Эти мужицкие школы служат примером того, что если является в чем потребность, то народ сумеет устроить то, что ему нужно. Потребовалась грамотность, и вот мужики устроили свои школы, завели своих учителей подобно тому, как имеют своих коновалов, своих повитух, своих лекарей, своих швецов, шерстобитов, волночесов, трещеточников, живописцев, певцов и т. п.
Плохи, конечно, эти школы, плохи учителя, не скоро в них выучиваются дети даже плохой грамоте, но важно то, что это свои, мужицкие школы. Главное дело, что эта школа близко, что она у себя в деревне, что она своя, что учитель свой человек, не белоручка, не барин, не прихотник, ест то же, что и мужик, спит, как и мужик. Важно, что учитель учит тут в деревне, подобно тому, как для баб важно, что есть в деревне своя повитуха. Положим, в земской школе учат лучше, но где она эта земская школа? — За десять верст где-нибудь! Положим, что земская акушерка лучше простой повитухи, но где она, эта земская акушерка? — А тут бабе приспело время родить. Все дело интеллигентных людей состоит в том, чтобы способствовать развитию этих мужицких учреждений, поддерживать, наставлять этих мужицких учителей, повитух, дедов. Необходима хорошая школа с хорошим учителем, но этот учитель должен знать все мужицкие школы своего участка, помогать им, направлять учителей. Необходима хорошая акушерка, но ее главное дело должно состоять в том, чтобы она знала всех повитух своего участка, направляла их, учила и сама являлась для помощи в экстренных случаях. Таково же должно быть отношение ученого врача ко всем фельдшерам, лекарям, знахарям, дедам, костоправам своего участка. Трудно это, конечно, но гуманный, истинно образованный, дельный, знающий человек не может не иметь здесь успеха. Вот это было бы настоящее дело, и за него мужик сказал бы спасибо.
А между тем эти мужицкие школы составляют предмет опасения. Как только проведает начальство, что в деревне завелась школа, так ее разгоняют, гонят учителя, запрещают учить. Конечно, пока-то еще начальство узнает о школе, пока еще волостной соберется вызвать учителя и заказать ему, чтоб он не держал школы, учитель все учит да учит, а там, смотришь, Святая близко, все равно ученье кончается. На следующую зиму опять «ученье грамоте» заводится, тот же или другой учитель учит, иную зиму так и сойдет, начальство не узнает, а запретит, так опять кое-как до Святой дотянется, а там осенью опять заводится школа, и так без конца. Запрещения начальства школы окончательно не уничтожают — так или иначе ребята грамоте учатся, — но, само собою, они служат помехой мужицкой школе. Если бы не запрещали эту свободную мужицкую школу, если бы не запрещали учить кому вздумается, то это принесло бы большую пользу народному образованию.

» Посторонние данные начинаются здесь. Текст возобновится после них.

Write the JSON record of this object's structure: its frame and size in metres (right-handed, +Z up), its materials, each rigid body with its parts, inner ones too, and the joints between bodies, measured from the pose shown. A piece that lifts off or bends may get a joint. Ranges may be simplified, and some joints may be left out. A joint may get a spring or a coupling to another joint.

Мне как-то случилось разговаривать об этих мужицких школах с одним умным мужиком — это был швец, который у меня в доме шил на меня и детей полушубки. Мужик спрашивал, почему разгоняют школы и запрещают каждому желающему учить ребят грамоте. Я объяснил, что это потому, вероятно, что если будет дозволено учить кому угодно, то может попасться такой учитель, который будет научать ребят чему-нибудь дурному.
— Чему же дурному может он научить?
Я затруднился объяснить. Сказать мужику, что в учителя может попасть злонамеренный человек, который будет «потрясать», будет говорить, что крестьяне обижены наделами и т. д. Но как же отвечать таким образом мужику, который и без того надеется, что царь прибавит мужикам землицы и уж прибавил бы, если бы не помешали паны, студенты и злонамеренные люди, которые бунтуют против царя за то, что он освободил крестьян? Обо всех этих вопросах мужик свободно говорит у себя дома при детях, на сельских сходках, и никакой злонамеренный человек ничего нового по этим вопросам ребятам не скажет.
— Может, против Бога будет что говорить ребятам, — наконец сказал я.
Мужик посмотрел на меня с недоумением.
— Против царя, может…
— Как это возможно! Да если же учитель начнет учить моего детенка чему-нибудь пустому, разве я этого не увижу, разве я потерплю! Нет, не то, должно быть! Я думаю, что оттого запрещают грамоте учиться, что боятся; как научатся, дескать, мужики грамоте, так права свои узнают, права, какие им царь дает, — вот что!